## Stated task
Copy every entry exactly.

## Record excerpts
________________________
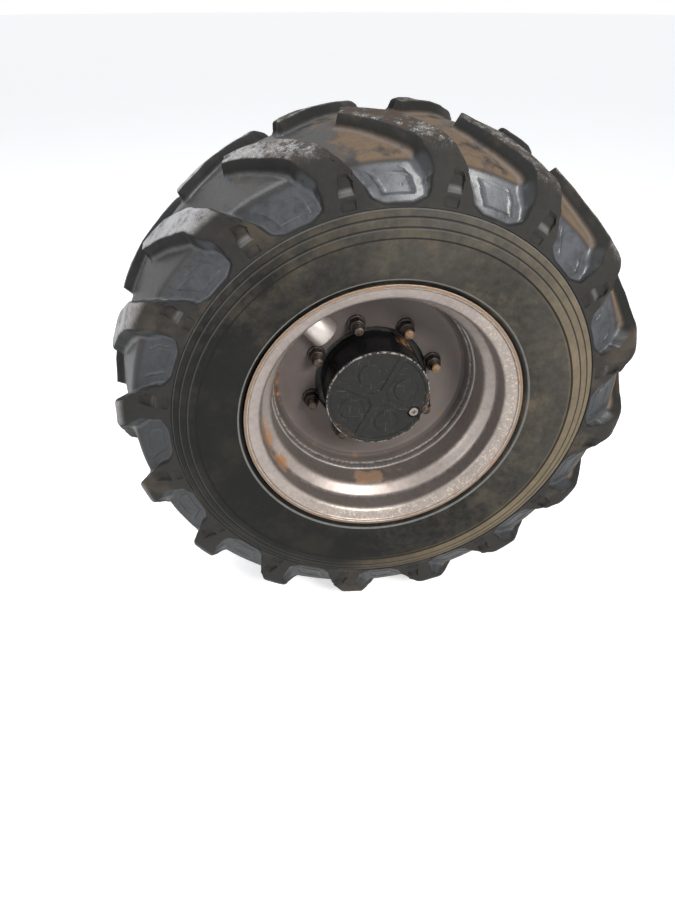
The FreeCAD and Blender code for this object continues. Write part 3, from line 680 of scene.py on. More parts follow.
@dataclass(frozen=True)
class DiscPaint:
    """Dull reddish grey disc paint, dusty, with rust near its edge, painted light on its right and lower parts, a
    painted highlight on its outer edge and painted shade in its bend.
    """

    paint: Colour = (0.086, 0.068, 0.063)
    # dusty: dust, and also painted light where it lightens the right and lower parts.
    dusty: Colour = (0.165, 0.140, 0.128)
    # bright: a painted highlight on the disc's outer edge.
    bright: Colour = (0.42, 0.39, 0.36)
    # dark: painted shade in the disc's bend.
    dark: Colour = (0.030, 0.024, 0.021)
    rust: Colour = (0.25, 0.125, 0.055)

    def material(self) -> bpy.types.Material:
        """Builds the finish."""
        s = Shader("disc_paint")
        radius = s.radius()
        broad, fine = s.noise(10.0, 5.0, 0.6), s.noise(150.0, 4.0, 0.6)
        # right: lighter towards the right and the bottom, partly dust and partly painted light.
        right = s.x.between(0.02, 0.19) * 0.45 + s.z.between(0.0, -0.16) * 0.40
        # edge: the disc's outer edge, where a highlight is painted.
        edge = radius.between(0.2125, 0.2150)
        # Painted shade in the disc's bend.
        painted_groove_shade = radius.band(0.2065, 0.003, 0.003)
        flakes = s.noise(60.0, 5.0, 0.7).between(0.44, 0.56)
        left = s.clock().band(-1.42, 0.30, 0.14) * radius.between(0.199, 0.206) * flakes
        patch = s.noise(26.0, 5.0, 0.7).between(0.60, 0.70) * (radius.band(0.205, 0.008, 0.010) * 0.5 + 0.05)
        rusty = (left + patch).held()
        colour = s.layered(
            self.paint,
            # Dust, heavier on the right and lower parts as painted light.
            (self.dusty, (broad * 1.1 + fine * 0.45 + right - 0.66).held()),
            # Painted highlight on the outer edge.
            (self.bright, edge * fine.between(0.4, 0.6) * 0.7),
            # Painted shade in the bend.
            (self.dark, painted_groove_shade * 0.6),
            (self.rust, rusty),
        )
        return s.finished(
            Base_Color=colour,
            Roughness=(0.52 + fine * 0.22 + rusty * 0.2).held(),
            Metallic=0.2,
            Normal=s.bump(fine + s.noise(500.0, 2.0, 0.5) * 0.5, 0.0005, 0.4),
        )


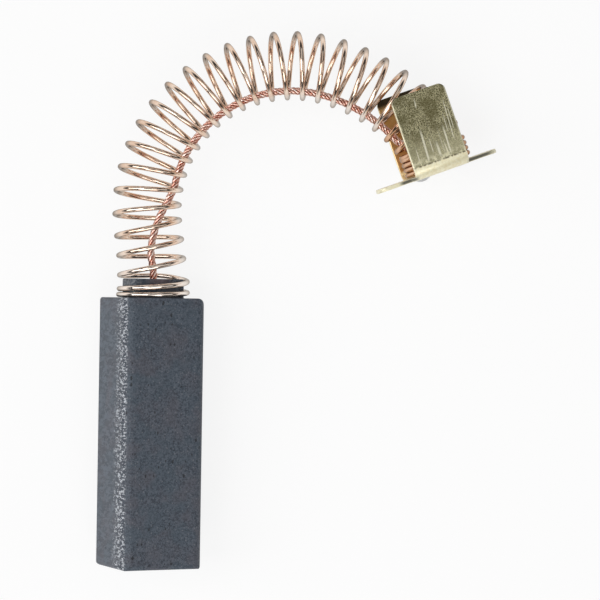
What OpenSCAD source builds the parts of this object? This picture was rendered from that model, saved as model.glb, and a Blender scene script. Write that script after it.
________________________
## Solved problem
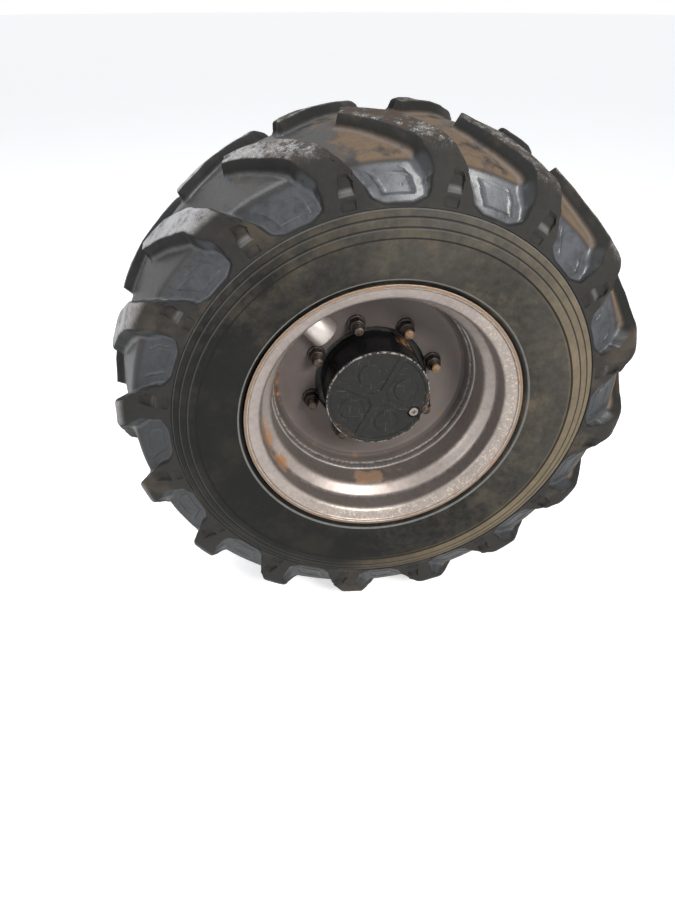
The FreeCAD and Blender code for this object continues. Write part 3, from line 680 of scene.py on. More parts follow.
@dataclass(frozen=True)
class DiscPaint:
    """Dull reddish grey disc paint, dusty, with rust near its edge, painted light on its right and lower parts, a
    painted highlight on its outer edge and painted shade in its bend.
    """

    paint: Colour = (0.086, 0.068, 0.063)
    # dusty: dust, and also painted light where it lightens the right and lower parts.
    dusty: Colour = (0.165, 0.140, 0.128)
    # bright: a painted highlight on the disc's outer edge.
    bright: Colour = (0.42, 0.39, 0.36)
    # dark: painted shade in the disc's bend.
    dark: Colour = (0.030, 0.024, 0.021)
    rust: Colour = (0.25, 0.125, 0.055)

    def material(self) -> bpy.types.Material:
        """Builds the finish."""
        s = Shader("disc_paint")
        radius = s.radius()
        broad, fine = s.noise(10.0, 5.0, 0.6), s.noise(150.0, 4.0, 0.6)
        # right: lighter towards the right and the bottom, partly dust and partly painted light.
        right = s.x.between(0.02, 0.19) * 0.45 + s.z.between(0.0, -0.16) * 0.40
        # edge: the disc's outer edge, where a highlight is painted.
        edge = radius.between(0.2125, 0.2150)
        # Painted shade in the disc's bend.
        painted_groove_shade = radius.band(0.2065, 0.003, 0.003)
        flakes = s.noise(60.0, 5.0, 0.7).between(0.44, 0.56)
        left = s.clock().band(-1.42, 0.30, 0.14) * radius.between(0.199, 0.206) * flakes
        patch = s.noise(26.0, 5.0, 0.7).between(0.60, 0.70) * (radius.band(0.205, 0.008, 0.010) * 0.5 + 0.05)
        rusty = (left + patch).held()
        colour = s.layered(
            self.paint,
            # Dust, heavier on the right and lower parts as painted light.
            (self.dusty, (broad * 1.1 + fine * 0.45 + right - 0.66).held()),
            # Painted highlight on the outer edge.
            (self.bright, edge * fine.between(0.4, 0.6) * 0.7),
            # Painted shade in the bend.
            (self.dark, painted_groove_shade * 0.6),
            (self.rust, rusty),
        )
        return s.finished(
            Base_Color=colour,
            Roughness=(0.52 + fine * 0.22 + rusty * 0.2).held(),
            Metallic=0.2,
            Normal=s.bump(fine + s.noise(500.0, 2.0, 0.5) * 0.5, 0.0005, 0.4),
        )


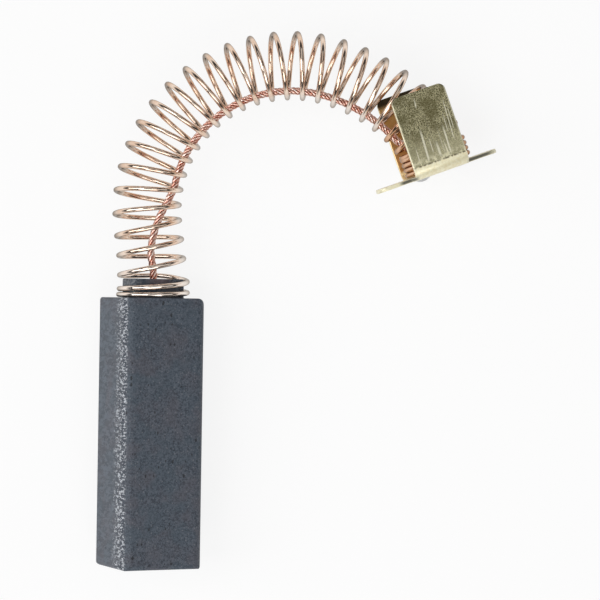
What OpenSCAD source builds the parts of this object? This picture was rendered from that model, saved as model.glb, and a Blender scene script. Write that script after it.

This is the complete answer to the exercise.